Mr Green said: “There are of course several reasons why knife crime is increasing, and one of those is the role that social media, and in particular, Snapchat plays in accelerating and escalating tensions between teenagers.

“As with Reece’s murder, the murder of Olly Stephens in Reading last year highlighted how Snapchat and social media posts led to a falling out which culminated in Olly’s murder.

“In 2018, 16-year-old Cemeren Yilmaz lay dying on a street in Bedford after being attacked with a knife and a hammer.

"His attackers, three of whom were only 15-years-old, posted a video of his murder on their Snapchat feeds.

“By simply ignoring the issues that exist on their platforms, social media companies and Snapchat have now become part of the problem, when in fact they should part of the solution.

"If action isn’t taken soon to hold these companies to account, then more young lives will be lost.”

Mr Green added that its was “heartbreaking” to read the words of Reece Tansey’s parents who described themselves as being “devastated beyond belief” by the murder of their son.
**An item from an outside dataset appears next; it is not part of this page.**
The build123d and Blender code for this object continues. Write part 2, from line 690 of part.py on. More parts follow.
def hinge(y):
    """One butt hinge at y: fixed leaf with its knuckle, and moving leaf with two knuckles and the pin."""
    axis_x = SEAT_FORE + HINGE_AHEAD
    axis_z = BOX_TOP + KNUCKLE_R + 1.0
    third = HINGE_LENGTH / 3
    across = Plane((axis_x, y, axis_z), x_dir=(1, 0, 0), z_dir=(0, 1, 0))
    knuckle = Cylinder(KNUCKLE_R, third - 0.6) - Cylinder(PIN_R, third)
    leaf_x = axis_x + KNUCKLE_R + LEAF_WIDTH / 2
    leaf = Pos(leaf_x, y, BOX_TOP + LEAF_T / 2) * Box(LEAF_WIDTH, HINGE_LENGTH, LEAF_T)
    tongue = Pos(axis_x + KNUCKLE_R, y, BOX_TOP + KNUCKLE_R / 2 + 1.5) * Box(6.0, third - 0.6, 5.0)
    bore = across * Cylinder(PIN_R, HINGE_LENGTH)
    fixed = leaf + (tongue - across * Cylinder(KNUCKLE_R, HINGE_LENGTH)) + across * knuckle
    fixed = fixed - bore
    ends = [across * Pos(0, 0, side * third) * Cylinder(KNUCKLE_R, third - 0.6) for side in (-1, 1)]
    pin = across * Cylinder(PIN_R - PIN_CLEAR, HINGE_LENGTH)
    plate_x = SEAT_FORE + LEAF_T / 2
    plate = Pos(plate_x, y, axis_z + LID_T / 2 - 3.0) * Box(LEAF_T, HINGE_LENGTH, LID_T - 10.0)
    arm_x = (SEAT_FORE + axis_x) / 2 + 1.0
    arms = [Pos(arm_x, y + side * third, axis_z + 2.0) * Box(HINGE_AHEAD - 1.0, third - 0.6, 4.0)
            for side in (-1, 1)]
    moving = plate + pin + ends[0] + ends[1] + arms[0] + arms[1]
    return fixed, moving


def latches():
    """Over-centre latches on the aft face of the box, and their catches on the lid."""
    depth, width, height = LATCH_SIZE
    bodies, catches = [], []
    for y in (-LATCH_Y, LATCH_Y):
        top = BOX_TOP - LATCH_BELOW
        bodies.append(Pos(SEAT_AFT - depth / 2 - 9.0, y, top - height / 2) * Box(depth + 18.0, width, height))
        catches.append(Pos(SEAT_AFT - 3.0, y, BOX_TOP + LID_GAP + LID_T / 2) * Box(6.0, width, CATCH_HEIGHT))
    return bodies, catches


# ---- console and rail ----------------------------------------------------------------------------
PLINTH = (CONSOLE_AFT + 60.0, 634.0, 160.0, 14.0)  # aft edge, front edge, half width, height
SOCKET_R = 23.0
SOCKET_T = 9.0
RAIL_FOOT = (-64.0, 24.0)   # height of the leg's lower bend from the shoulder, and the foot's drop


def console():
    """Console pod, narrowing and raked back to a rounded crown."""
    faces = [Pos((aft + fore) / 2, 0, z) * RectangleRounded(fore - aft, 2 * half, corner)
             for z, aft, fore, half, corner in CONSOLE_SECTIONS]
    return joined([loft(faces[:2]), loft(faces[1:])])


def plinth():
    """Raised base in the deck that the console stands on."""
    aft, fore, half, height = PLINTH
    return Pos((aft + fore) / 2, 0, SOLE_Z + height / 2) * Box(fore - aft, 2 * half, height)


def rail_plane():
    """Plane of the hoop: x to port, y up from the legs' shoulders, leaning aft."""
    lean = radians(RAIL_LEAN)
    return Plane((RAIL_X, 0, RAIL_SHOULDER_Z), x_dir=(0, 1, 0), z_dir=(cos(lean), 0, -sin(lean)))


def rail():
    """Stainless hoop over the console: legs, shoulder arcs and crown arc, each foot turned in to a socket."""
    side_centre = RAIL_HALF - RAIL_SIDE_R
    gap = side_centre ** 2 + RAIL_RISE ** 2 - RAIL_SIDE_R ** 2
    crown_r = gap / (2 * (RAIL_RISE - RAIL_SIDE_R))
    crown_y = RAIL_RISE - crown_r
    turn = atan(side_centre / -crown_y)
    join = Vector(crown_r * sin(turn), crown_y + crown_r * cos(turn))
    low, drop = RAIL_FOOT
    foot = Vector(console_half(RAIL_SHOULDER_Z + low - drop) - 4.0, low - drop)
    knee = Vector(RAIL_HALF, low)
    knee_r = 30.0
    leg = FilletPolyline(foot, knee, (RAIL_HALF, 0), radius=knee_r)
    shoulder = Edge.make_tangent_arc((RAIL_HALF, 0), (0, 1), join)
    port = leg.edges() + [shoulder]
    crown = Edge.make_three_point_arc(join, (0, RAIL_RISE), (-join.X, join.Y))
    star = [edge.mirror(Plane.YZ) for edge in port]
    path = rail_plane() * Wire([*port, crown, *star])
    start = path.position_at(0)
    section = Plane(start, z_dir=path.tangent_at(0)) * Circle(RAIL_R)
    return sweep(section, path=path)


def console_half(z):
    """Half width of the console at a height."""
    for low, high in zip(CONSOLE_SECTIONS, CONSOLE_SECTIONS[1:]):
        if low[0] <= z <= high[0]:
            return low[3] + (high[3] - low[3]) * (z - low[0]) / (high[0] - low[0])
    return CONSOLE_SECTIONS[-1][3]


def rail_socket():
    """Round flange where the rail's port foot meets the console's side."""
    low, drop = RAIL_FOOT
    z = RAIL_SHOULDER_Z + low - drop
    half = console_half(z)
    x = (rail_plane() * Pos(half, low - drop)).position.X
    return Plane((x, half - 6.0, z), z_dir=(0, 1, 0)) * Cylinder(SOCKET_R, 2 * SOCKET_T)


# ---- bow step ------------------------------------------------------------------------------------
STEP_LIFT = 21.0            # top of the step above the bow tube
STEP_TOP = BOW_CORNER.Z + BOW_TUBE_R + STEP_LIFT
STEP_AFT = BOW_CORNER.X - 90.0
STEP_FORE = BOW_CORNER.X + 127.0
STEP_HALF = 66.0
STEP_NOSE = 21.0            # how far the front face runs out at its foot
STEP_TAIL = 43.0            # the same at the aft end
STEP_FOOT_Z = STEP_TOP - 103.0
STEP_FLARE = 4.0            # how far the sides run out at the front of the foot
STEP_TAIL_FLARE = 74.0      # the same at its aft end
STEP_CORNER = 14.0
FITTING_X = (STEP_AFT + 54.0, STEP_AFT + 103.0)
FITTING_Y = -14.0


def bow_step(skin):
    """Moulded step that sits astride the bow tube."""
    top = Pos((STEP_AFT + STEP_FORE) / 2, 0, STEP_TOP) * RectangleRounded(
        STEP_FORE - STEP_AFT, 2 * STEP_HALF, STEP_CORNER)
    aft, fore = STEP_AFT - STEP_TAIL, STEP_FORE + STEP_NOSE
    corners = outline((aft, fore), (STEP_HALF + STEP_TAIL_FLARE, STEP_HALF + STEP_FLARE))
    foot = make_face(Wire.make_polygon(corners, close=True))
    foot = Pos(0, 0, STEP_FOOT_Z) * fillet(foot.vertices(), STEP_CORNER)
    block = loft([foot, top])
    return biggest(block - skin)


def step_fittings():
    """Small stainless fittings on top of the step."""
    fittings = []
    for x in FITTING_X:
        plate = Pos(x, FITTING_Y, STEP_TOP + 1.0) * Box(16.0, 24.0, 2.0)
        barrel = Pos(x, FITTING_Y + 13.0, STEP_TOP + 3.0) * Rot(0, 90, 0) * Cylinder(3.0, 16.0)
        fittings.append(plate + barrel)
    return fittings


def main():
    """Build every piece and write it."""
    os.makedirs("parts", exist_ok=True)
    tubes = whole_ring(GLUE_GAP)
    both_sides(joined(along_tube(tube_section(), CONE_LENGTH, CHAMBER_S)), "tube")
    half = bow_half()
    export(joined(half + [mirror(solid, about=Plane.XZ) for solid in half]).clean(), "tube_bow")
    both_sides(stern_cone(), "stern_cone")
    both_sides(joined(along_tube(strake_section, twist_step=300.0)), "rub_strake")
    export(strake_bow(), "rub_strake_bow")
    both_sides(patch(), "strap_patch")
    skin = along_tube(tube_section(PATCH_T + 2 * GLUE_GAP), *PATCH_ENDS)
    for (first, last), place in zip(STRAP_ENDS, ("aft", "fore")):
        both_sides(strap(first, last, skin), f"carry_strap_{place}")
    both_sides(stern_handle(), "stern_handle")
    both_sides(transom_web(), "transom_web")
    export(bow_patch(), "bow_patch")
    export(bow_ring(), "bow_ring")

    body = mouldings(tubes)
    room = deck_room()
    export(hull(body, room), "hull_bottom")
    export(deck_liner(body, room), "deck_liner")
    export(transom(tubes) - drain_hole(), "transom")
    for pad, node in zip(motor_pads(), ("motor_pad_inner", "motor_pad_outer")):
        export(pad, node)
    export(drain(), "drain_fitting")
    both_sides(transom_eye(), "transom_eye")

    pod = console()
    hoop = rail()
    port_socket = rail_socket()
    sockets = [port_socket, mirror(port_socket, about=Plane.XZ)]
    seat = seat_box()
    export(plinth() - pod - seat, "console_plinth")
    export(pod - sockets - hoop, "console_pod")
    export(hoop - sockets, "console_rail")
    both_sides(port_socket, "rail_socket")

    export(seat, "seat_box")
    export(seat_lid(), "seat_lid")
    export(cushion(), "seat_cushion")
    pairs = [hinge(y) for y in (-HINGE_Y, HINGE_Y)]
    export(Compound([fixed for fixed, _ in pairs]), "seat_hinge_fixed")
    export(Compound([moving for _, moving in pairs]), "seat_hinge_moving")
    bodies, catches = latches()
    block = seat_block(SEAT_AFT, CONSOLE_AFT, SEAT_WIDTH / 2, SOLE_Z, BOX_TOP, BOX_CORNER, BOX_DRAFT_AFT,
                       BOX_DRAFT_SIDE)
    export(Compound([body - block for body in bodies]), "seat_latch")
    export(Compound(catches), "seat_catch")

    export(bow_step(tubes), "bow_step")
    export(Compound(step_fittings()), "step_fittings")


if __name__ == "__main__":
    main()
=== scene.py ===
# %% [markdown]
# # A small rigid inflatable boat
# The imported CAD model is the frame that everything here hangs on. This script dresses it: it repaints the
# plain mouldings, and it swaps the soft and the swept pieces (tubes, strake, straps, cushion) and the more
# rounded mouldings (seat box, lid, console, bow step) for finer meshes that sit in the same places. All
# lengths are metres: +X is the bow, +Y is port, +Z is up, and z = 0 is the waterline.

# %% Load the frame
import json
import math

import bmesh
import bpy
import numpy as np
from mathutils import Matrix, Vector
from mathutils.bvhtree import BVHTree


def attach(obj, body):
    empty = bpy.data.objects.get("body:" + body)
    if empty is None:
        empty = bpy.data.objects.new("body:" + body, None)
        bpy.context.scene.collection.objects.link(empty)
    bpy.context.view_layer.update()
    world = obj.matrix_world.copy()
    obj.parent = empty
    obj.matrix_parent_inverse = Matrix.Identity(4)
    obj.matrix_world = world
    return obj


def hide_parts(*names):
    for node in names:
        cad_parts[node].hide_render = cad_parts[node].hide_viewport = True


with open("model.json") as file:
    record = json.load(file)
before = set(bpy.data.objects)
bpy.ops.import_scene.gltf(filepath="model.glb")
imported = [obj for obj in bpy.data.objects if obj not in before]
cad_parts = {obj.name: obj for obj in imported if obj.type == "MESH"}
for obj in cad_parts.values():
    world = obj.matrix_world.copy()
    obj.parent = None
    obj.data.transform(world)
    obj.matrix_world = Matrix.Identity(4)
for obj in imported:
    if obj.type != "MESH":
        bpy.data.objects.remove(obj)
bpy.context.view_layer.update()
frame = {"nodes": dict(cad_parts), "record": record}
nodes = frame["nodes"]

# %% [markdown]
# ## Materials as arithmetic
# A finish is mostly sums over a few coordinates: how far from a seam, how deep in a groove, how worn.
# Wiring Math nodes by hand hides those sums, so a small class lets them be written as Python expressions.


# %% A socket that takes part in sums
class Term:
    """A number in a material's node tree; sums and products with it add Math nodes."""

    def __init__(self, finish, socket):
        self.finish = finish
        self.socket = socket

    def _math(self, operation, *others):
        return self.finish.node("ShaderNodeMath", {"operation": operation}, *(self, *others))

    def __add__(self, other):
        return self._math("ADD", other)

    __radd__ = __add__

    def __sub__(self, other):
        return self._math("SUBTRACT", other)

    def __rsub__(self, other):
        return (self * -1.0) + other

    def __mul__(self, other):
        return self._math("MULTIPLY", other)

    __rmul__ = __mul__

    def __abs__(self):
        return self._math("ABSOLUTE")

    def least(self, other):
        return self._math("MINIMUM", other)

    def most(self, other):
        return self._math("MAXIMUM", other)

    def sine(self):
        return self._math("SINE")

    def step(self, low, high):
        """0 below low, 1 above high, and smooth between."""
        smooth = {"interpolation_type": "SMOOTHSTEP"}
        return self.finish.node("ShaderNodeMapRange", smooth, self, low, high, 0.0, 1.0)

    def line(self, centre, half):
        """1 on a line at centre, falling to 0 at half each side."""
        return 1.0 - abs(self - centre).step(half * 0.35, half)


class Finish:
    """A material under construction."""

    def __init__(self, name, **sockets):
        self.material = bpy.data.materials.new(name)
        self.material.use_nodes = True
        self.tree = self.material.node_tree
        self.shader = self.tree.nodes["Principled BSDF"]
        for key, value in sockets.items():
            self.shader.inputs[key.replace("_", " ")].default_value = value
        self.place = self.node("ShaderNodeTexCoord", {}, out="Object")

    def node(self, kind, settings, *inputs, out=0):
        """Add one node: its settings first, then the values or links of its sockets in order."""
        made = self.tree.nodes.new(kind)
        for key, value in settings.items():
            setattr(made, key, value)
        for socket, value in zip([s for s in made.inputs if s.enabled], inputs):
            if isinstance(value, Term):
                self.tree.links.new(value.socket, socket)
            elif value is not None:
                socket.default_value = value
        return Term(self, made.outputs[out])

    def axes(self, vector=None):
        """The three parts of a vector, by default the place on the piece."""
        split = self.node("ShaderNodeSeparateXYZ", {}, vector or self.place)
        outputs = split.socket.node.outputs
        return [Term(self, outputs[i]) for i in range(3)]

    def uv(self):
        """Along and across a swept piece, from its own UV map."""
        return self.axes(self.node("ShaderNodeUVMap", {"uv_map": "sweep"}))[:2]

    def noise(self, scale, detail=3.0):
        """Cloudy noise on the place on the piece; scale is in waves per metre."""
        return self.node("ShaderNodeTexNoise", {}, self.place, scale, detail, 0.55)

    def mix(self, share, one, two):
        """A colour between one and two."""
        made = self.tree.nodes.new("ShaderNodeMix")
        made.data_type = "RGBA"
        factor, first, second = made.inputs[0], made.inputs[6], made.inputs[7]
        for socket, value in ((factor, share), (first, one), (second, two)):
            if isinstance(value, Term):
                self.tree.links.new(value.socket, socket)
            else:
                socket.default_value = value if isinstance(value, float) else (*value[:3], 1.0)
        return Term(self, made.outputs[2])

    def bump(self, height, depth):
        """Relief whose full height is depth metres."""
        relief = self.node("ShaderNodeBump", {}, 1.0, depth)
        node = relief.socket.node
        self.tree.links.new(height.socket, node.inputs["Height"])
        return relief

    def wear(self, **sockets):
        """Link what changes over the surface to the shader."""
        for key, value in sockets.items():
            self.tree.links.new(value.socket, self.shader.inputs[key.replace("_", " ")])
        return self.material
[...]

“Thirteen years ago, the Kinsella family expressed similar sentiments having lost Ben in an unprovoked knife attack in London.

“Since Ben’s murder, knife crime has continued to increase, with hundreds more families up and down the country having to endure the relentless pain and trauma of losing a child to this heinous crime.”

Reece was murdered in Bolton South East MP Yasmin Quershi’ constituency

She told the Bolton News that she shares Mr Green’s concerns about the prevalence of knife crime among young people.

“The Reece Tansey case should shock all of us,” she added.

“I know from my experience as a barrister for the CPS and now as a MP that their lives will never be the same again.

"That’s what makes those of us in positions of power more determined to make progress. In Bolton we must do more to tackle knife crime.

“Every young person deserves to grow up and fulfil their potential.”